Unitary authority area in England

Shropshire is a unitary authority area in the ceremonial county of Shropshire, in the West Midlands region of England. It was created on 1 April 2009 from the former districts of Bridgnorth, North Shropshire, Oswestry, Shrewsbury and Atcham and South Shropshire. The district is governed by Shropshire Council. It contains 188 civil parishes.

==Geography==
The district covers the towns of Oswestry, Church Stretton, Craven Arms, Ellesmere, Wem, Whitchurch, Much Wenlock, Shifnal, Bridgnorth, Broseley, Clun, Knighton (part), Bishop's Castle, Cleobury Mortimer, Market Drayton and Shrewsbury.
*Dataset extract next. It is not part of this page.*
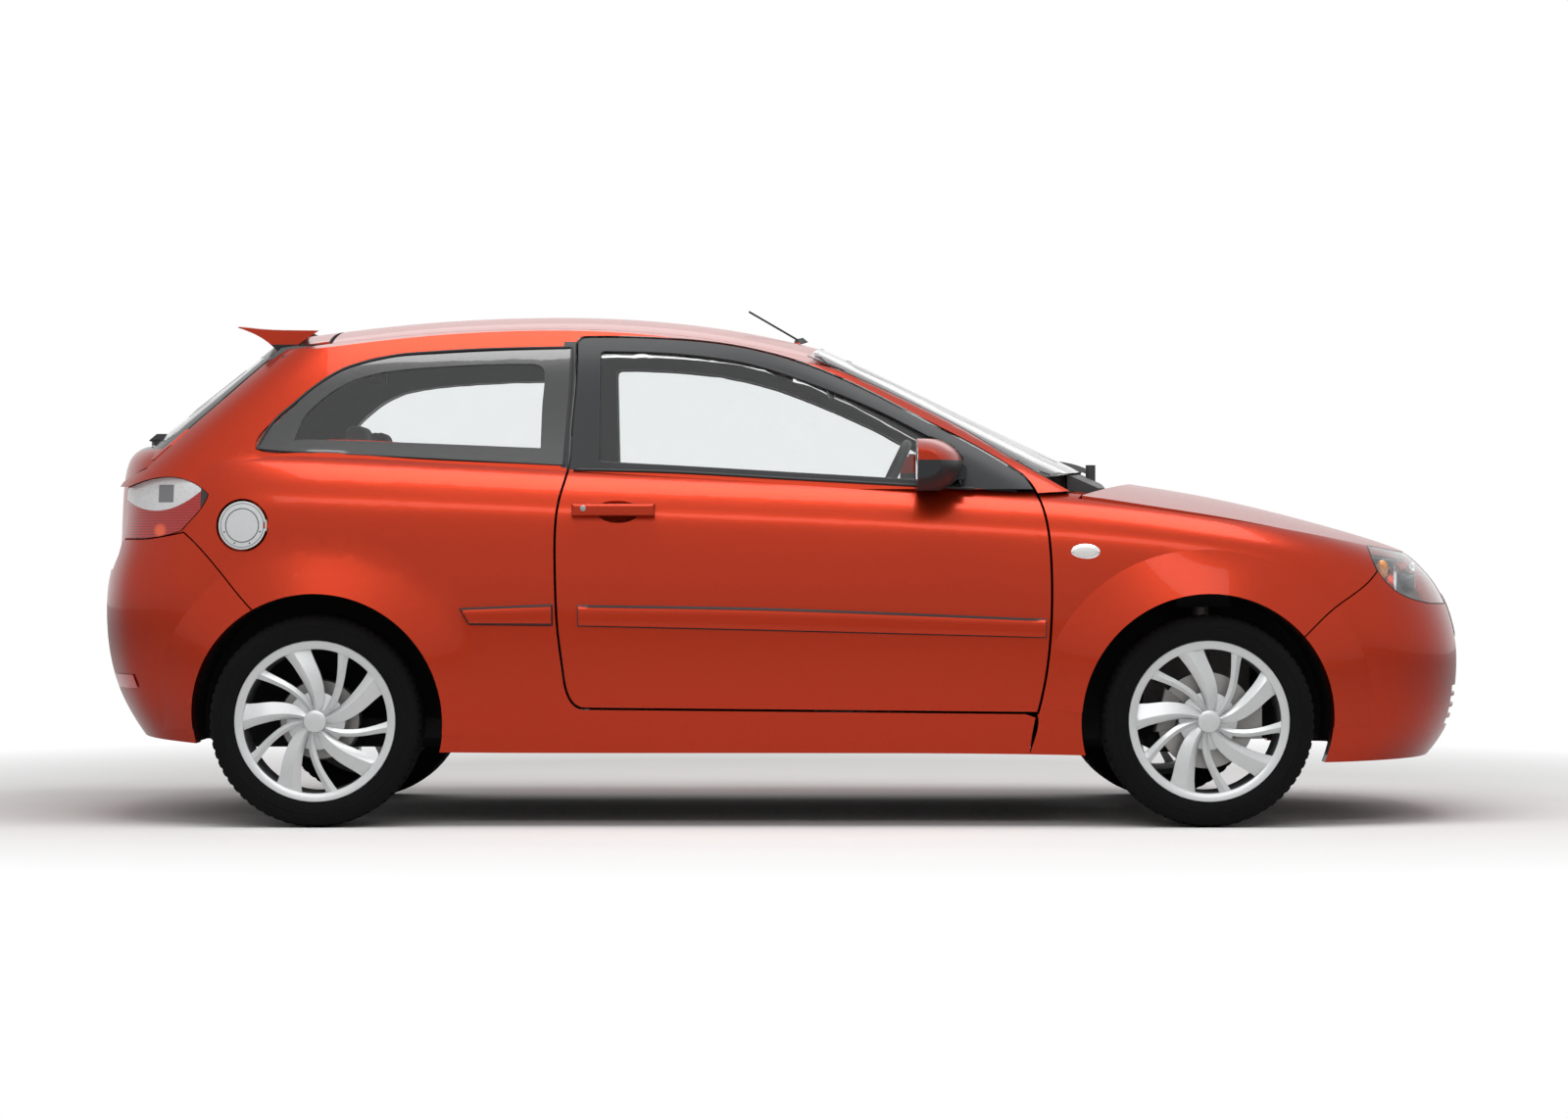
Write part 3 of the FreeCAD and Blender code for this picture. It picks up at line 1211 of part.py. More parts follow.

Neighbouring council areas
| Local authority | In relation to the district |
|---|---|
| Cheshire East | North |
| Borough of Newcastle-under-Lyme | North east |
| Borough of Stafford | North east |
| Telford and Wrekin | North east |
| South Staffordshire | East |
| Wyre Forest District | South east |
| Malvern Hills District | South |
| Herefordshire | South |
| Powys | West and south west |
| Wrexham County Borough | North west |
| Cheshire West and Chester | North west (short border at Grindley Brook) |

==Governance==

The council was under Conservative control from its creation in 2009 until 2025, when control passed to the Liberal Democrats.